Autre traduction Après ces immortels travaux, un jour que, pour passer en revue ses troupes, il tenait une assemblée dans la plaine au marais de la Chèvre, soudain éclata un orage accompagné de violents coups de tonnerre. Le roi fut enveloppé d’un nuage si épais qu’il disparut aux regards de l’assemblée. Depuis lors Romulus ne reparut plus sur terre. Les jeunes Romains se remettant, enfin, de leur frayeur avec le retour d'un jour pur et serein après un tel orage, et voyant le trône royal vide, étaient assez disposés à croire, d'après les Pères placés tout près du roi, qu'il avait été enlevé par l'orage. Néanmoins, frappés d'effroi comme s'ils avaient perdu leur père, ils eurent un moment d'accablement muet. Puis, suivant l'exemple de quelques-uns, tous à la fois poussent des vivats en l'honneur de « Romulus, dieu et fils d'un dieu, roi et père de la ville de Rome ». Ils implorent son appui ; ils demandent que « sa faveur bienveillante étende toujours sa protection sur ses enfants ». Il y eut, je crois, dès ce moment quelques sceptiques qui soutenaient tout bas que le roi avait été mis en pièces par les Pères de leurs propres mains : en effet, cela s’est dit également, en grand mystère ; l’autre version fut popularisée par le prestige du héros et les dangers du moment.
Autre traduction Après ces travaux dignes de l'immortalité, un jour où il avait rassemblé son armée dans la plaine près du marais de la Chèvre pour la passer en revue, un très violent orage, accompagné de coups de tonnerre, éclata soudain.

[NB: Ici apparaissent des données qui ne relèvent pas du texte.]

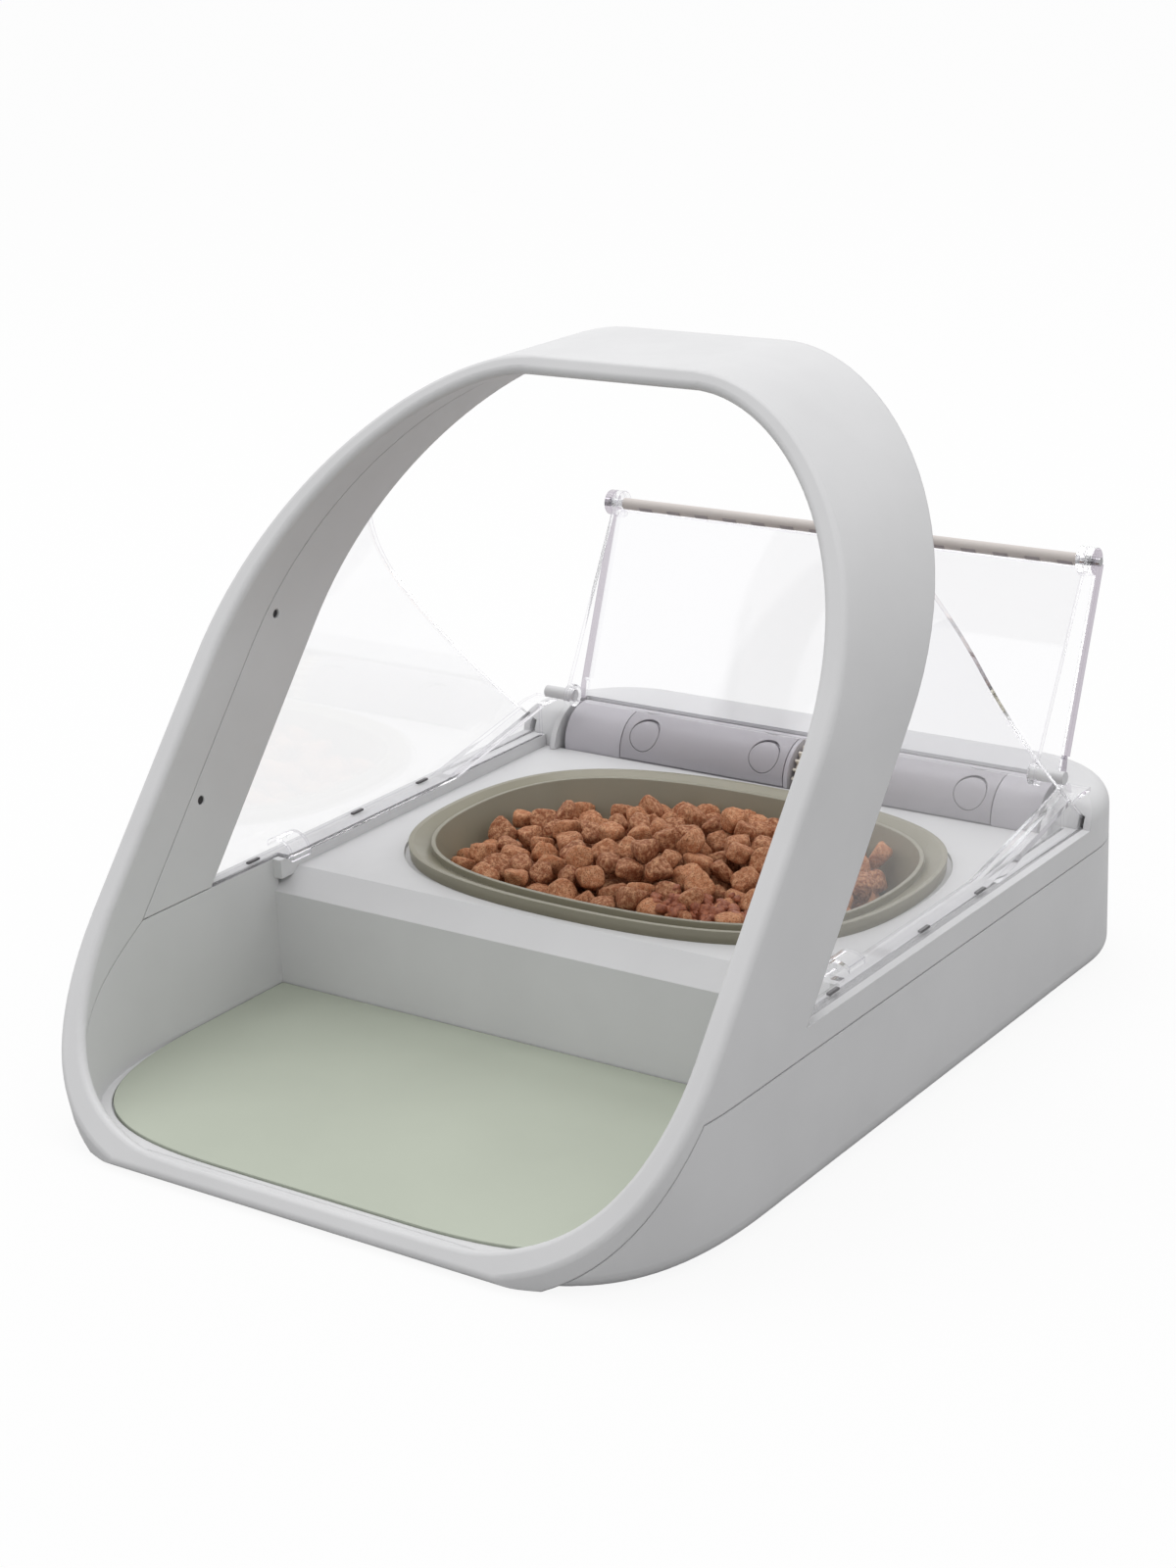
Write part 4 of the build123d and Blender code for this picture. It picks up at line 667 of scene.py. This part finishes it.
# ---- stage -----------------------------------------------------------------------------------


def add_floor():
    """Pale floor, seen almost white, that keeps a faint shadow."""
    s = Shader("floor_finish")
    s.set(Base_Color=shade(WHITE, FLOOR_TONE), Roughness=0.9, Specular_IOR_Level=0.1)
    rays = s.rays()
    seen = s.math("MAXIMUM", rays["Is Camera Ray"], rays["Is Transmission Ray"])
    glow = s.add("ShaderNodeEmission", Color=WHITE, Strength=FLOOR_GLOW)
    s.replace(s.ramp(seen, 0.0, 1.0, 0.0, 1.0 - FLOOR_SHADOW), glow)
    bpy.ops.mesh.primitive_plane_add(size=FLOOR_SIZE)
    floor = bpy.context.object
    floor.name = "floor"
    floor.data.materials.append(s.material)


def add_world():
    """Bright from above and behind, dimmer from the front; white where it is seen."""
    world = bpy.data.worlds.new("studio")
    bpy.context.scene.world = world
    world.use_nodes = True
    n = Nodes(world.node_tree)
    direction = n.place("Generated")
    rise = n.ramp(n.axis(direction, "Z"), 0.0, WORLD_TOP_RISE)
    back = n.ramp(n.dot(direction, BACK_DIRECTION), -BACK_FADE, BACK_FADE, WORLD_FRONT, WORLD_BACK)
    strength = n.mix(rise, back, WORLD_TOP)
    rays = n.rays()
    for kind, level in (("Glossy", WORLD_MIRRORED), ("Transmission", WORLD_SEEN), ("Camera", WORLD_SEEN)):
        strength = n.mix(rays[f"Is {kind} Ray"], strength, level)
    n.fill(n.tree.nodes["Background"], Color=WHITE, Strength=strength)


def add_key_light():
    """Square soft light high above the feeder, to its left and rear."""
    data = bpy.data.lights.new("key", "AREA")
    data.shape = "SQUARE"
    data.size = KEY_SIZE
    data.energy = KEY_POWER
    lamp = bpy.data.objects.new("key", data)
    lamp.location = KEY_PLACE
    lamp.rotation_euler = (KEY_TARGET - KEY_PLACE).to_track_quat("-Z", "Y").to_euler()
    bpy.context.scene.collection.objects.link(lamp)


add_camera()
bpy.context.scene.view_settings.view_transform = "Standard"
add_world()
add_floor()
add_key_light()
finish_nodes()
add_kibble()
add_wet_food()
add_seal_pads()
add_clip_slot_shade()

Le roi fut enveloppé d'un nuage si épais que l'assemblée le perdit de vue : depuis ce jour Romulus ne reparut plus sur terre. Les hommes se remirent enfin de leur frayeur lorsque, après un cataclysme si violent, le temps redevint clair et beau. Voyant que le trône du roi demeurait vide, ils crurent les patriciens qui se trouvaient à côté de lui, quand ils affirmèrent que Romulus avait été emporté par l'orage, mais n'en gardaient pas moins un douloureux silence, accablés par cette perte qu'ils ressentaient comme celle d'un père. Ensuite, à l'initiative de quelques-uns, ils rendirent un hommage unanime à Romulus, dieu et fils d'un dieu, roi et père de Rome. Ils imploraient dans leurs prières sa bienveillance : puisse-t-il toujours protéger la race qui descendait de lui en étendant sur elle sa grâce et sa faveur.
La ville, inquiète, regrettait son roi et s’irritait conte les Pères, quand Proculus Julius, dont l’affirmation avait du poids, paraît-il, toute étrange qu’elle fût, se présente au peuple : « Romains », dit-il, « Romulus, père de notre ville, est descendu soudain du ciel, ce matin, et s’est offert à mes yeux; et, comme je me tenais devant lui, plein de crainte et de respect, et lui demandais instamment la faveur de le regarder en face : «Va», m’a-t-il dit, «et annonce aux Romains que la volonté du ciel est de faire de ma Rome la capitale du monde. Qu’ils pratiquent donc l’art militaire. Qu’ils sachent et qu’ils apprennent à leurs enfants que nulle puissance humaine ne peut résister aux armes romaines.» «À ces mots», dit-il, «il s’éleva dans les airs et s’en alla.» On ne saurait croire combien le personnage et son récit inspirèrent confiance, et combien le regret de Romulus s’atténua dans le peuple et dans l’armée dès qu’on crut à son immortalité.